Directions for this task:
Only lines holding the string "joints" are wanted; copy each one from the material.

Records supplied:
>> BEGIN

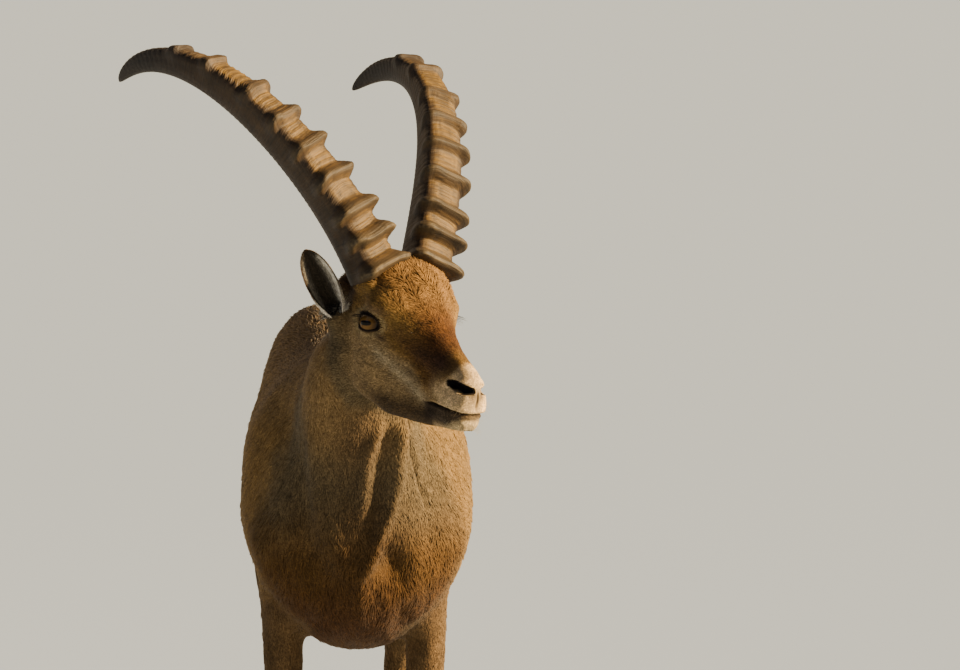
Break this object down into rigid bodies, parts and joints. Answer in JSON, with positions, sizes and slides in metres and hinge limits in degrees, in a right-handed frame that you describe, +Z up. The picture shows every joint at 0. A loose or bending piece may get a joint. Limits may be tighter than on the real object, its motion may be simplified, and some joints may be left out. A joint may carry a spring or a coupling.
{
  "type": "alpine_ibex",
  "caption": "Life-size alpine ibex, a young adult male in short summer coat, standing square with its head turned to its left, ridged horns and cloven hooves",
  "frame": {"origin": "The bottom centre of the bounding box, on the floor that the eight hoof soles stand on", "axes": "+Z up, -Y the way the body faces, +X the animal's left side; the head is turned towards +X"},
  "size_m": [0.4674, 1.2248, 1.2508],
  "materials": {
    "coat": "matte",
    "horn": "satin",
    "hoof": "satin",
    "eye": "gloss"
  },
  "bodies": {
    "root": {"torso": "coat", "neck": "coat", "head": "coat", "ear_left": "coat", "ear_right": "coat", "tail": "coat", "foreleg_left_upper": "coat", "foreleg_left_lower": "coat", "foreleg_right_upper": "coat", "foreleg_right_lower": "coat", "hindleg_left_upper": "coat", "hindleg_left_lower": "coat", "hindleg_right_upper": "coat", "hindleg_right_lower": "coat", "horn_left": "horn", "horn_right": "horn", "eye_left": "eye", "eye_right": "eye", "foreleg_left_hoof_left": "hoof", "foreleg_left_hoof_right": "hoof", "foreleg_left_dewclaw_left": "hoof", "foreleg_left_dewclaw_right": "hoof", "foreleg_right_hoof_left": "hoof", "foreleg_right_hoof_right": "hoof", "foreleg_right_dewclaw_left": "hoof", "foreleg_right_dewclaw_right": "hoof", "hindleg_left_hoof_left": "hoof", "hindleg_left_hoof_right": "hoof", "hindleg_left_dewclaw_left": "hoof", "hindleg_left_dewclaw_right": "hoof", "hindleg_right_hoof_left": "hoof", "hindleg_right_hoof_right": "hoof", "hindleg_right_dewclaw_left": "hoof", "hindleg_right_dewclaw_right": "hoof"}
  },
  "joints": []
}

>> END
>> BEGIN

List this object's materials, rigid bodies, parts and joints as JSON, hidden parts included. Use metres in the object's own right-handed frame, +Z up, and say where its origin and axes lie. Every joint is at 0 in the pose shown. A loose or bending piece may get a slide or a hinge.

>> END

Full answer:
Break this object down into rigid bodies, parts and joints. Answer in JSON, with positions, sizes and slides in metres and hinge limits in degrees, in a right-handed frame that you describe, +Z up. The picture shows every joint at 0. A loose or bending piece may get a joint. Limits may be tighter than on the real object, its motion may be simplified, and some joints may be left out. A joint may carry a spring or a coupling.
  "joints": []
List this object's materials, rigid bodies, parts and joints as JSON, hidden parts included. Use metres in the object's own right-handed frame, +Z up, and say where its origin and axes lie. Every joint is at 0 in the pose shown. A loose or bending piece may get a slide or a hinge.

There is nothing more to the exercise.